The White Stripes - Hotel Yorba - 2001
Credit: Far Out / YouTube Still

David Bowie

In 1972, just before Ziggy Stardust, David Bowie famously proclaimed, “I’m gay, and always have been. Even when I was David Jones“. Then, in 1976, he was bisexual, something that he said “was the best thing that ever happened to me”. By the time the 1980s and 1990s came around, however, the Starman changed his tune.

“I wanted to imbue Ziggy with real flesh and blood and muscle, and it was imperative that I find Ziggy and be him,“ he told Rolling Stone, explaining his decision to adopt a queer label. Although this angered many fans who felt his back-peddling was a betrayal, the singer embraced queer culture during eras when most people turned their back on it. Through his music and characters, Bowie became a shining beacon, one who told others that being different was something to celebrate. 

David Bowie - The Floor Show - 1980
Credit: Far Out / IMDB

Killing Joke

The 1980s witnessed significant societal upheaval and heightened cultural anxiety.
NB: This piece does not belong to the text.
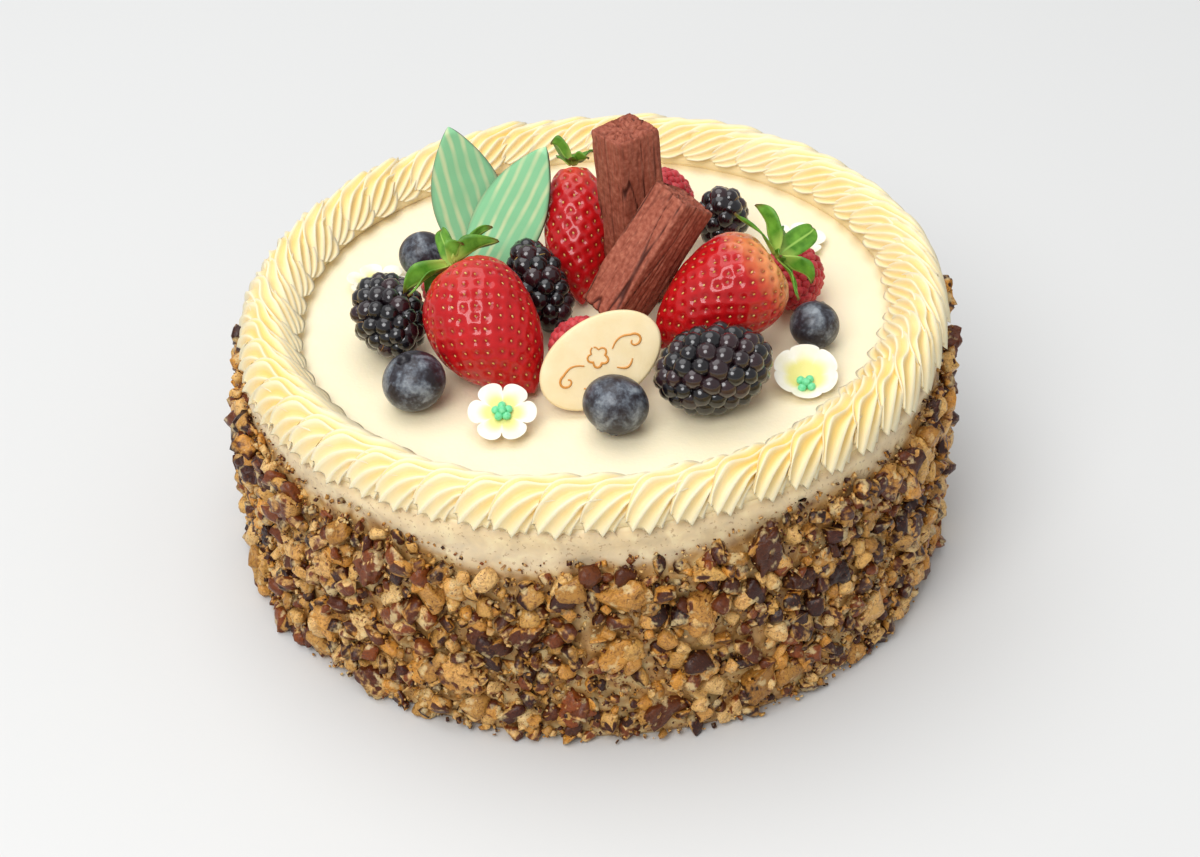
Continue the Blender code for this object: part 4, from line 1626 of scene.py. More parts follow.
@dataclass
class Strawberry:
    """A strawberry: a pitted cone with a round shoulder, its seeds and its leafy crown.

    Broadest is the share of the way to the crown where it is widest, and bow how far, and which
    way, its middle bends aside.
    """

    side: str
    tip: Vector
    crown: Vector
    width: float
    blades: tuple[tuple[float, float, float, float, float], ...]
    finish: StrawberrySkin
    broadest: float
    bow: Triple = (0.0, 0.0, 0.0)
    around: int = 200
    along: int = 124
    seed_spacing: float = 3.7
    pit_depth: float = 0.62
    pit_width: float = 1.15
    crown_start: float = 0.976
    seeds_end: float = 0.93
    seed_sunk: float = 0.5
    ovalness: float = 0.03
    swell: float = 0.14
    over_start: float = 0.9
    shoulder_rise: float = 0.014
    crown_dip: float = 0.03
    blade_rings: int = 18
    blade_cells: int = 8
    blade_gap: float = 0.5
    blade_thickness: float = 0.4
    blade_arch: float = 0.42
    blade_curl: float = 0.7
    blade_fold: float = 0.22
    blade_wave: float = 0.25

    @property
    def name(self) -> str:
        """The CAD node that it stands for."""
        return f"strawberry_{self.side}"

    @property
    def length(self) -> float:
        """From tip to crown."""
        return (self.crown - self.tip).length

    def matrix(self) -> Matrix:
        """The berry's place in millimetres: its tip at the origin and its crown along +Z."""
        return pose(self.tip, self.crown)

    def bent(self, place: Vector) -> Vector:
        """A place in the berry's frame, carried along by the berry's bend."""
        way = self.matrix().to_3x3().inverted() @ Vector(self.bow)
        return place + way * sin(pi * min(max(place.z / self.length, 0.0), 1.0))

    def oval(self, turn: float) -> float:
        """How much wider than round the berry is at this turn, as a factor."""
        return 1 + self.ovalness * sin(2 * turn + 1.0)

    def outline(self, share: float) -> tuple[float, float]:
        """Follows the berry's outline from the tip over the crown to its middle.

        Args:
            share: the share of the way.

        Returns:
            The radius and the height there.
        """
        share = min(max(share, 0.0), 1.0)
        along = (1 - cos(pi * share)) / 2
        if along < self.broadest:
            fullness = sin(pi / 2 * (along / self.broadest) ** 0.8)
        else:
            rest = (min(along, self.crown_start) - self.broadest) / (1.02 - self.broadest)
            fullness = sqrt(1 - rest**2.4)
        height = along
        if along > self.crown_start:
            over = (share - self.over_start) / (1 - self.over_start)
            fullness *= 1 - over
            height = self.crown_start + self.shoulder_rise * sin(pi * over)
            height -= self.crown_dip * over**2
        return self.width / 2 * fullness, height * self.length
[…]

It was a decade overshadowed by the infamous Satanic panic, the devastating AIDS epidemic, and a pervasive sense of impending doom. Seeking to create an ideal refuge amidst this turmoil, Jaz Coleman of Killing Joke purportedly relocated to Iceland for what he portrayed as the best chance of survival. Or so he claimed at the time.

“I told everybody the end of the world was coming, but that was to get people off my back,” Coleman said. However, while the real reason behind his relocation may have been to get a break from the bustle of everyday life, he, along with Geordie Walker, set up a record label and sold drugs.